Celebremos o Dia da Mandioca: o feijão e a farinha no prato principal dos sistemas alimentares [#19]
Na varanda: Feijão e farinha um casamento bem-sucedido
Alimentos de extrema importância cultural e socioeconômica, o feijão e a farinha aparecem em várias preparações de norte a sul do país, e contribuem para a segurança alimentar e nutricional de milhões de brasileiros. Nesta edição da cartinha, vamos exaltar a diversidade dessa combinação.
O Brasil é o segundo maior produtor de feijão e o quarto maior produtor de farinha de mandioca no mundo, de acordo com as estimativas do Banco do Nordeste (2023) e da Conab (2018). Uma parte considerável dessas safras provém de pequenos produtores rurais, o que agrega valor social à essas culturas. Ambos os alimentos desempenham um papel fundamental na sustentabilidade dos sistemas alimentares brasileiros, pois têm uma alta capacidade de adaptação e grande resiliência.

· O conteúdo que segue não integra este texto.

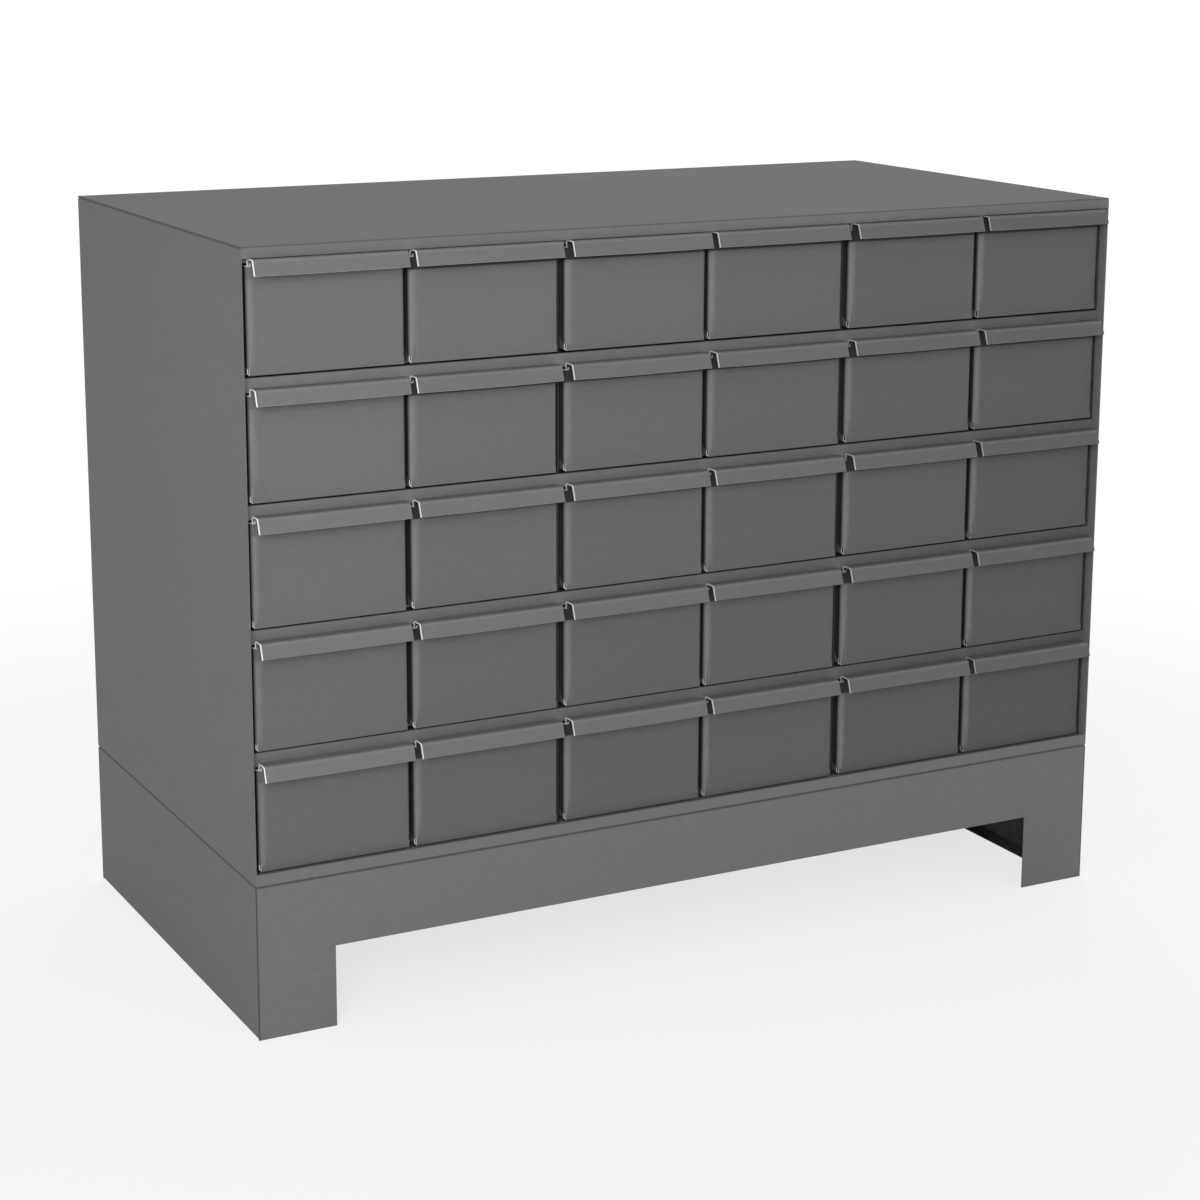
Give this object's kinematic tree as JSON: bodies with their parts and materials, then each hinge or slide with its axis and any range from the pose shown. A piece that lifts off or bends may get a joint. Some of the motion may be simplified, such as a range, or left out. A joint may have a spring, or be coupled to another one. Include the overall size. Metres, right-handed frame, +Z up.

Os feijões são alimentos de alto valor nutritivo, fonte de proteínas e fibras que, quando cultivados em sistemas agroecológicos, ajudam a mitigar as emissões de gases de efeito estufa, a regenerar o solo e a controlar pragas. No Brasil, cultivamos uma diversidade de feijões , com destaque para o carioca e o preto. Além deles, encontramos nas mesas do país, diversos tipos: branco, mulatinho, vermelho, fradinho e feijão caupi (ou de feijão de corda), entre outros. A preservação dessa biodiversidade é fator essencial para a manutenção de sistemas alimentares sustentáveis.
Nossa velha conhecida farinha de mandioca e todas as suas variedades já foram tratadas em edições anteriores da cartinha, que falaram sobre a sua produção (edição 10) e sobre os tipos consumidos, sobretudo na região Norte do país (edição 11).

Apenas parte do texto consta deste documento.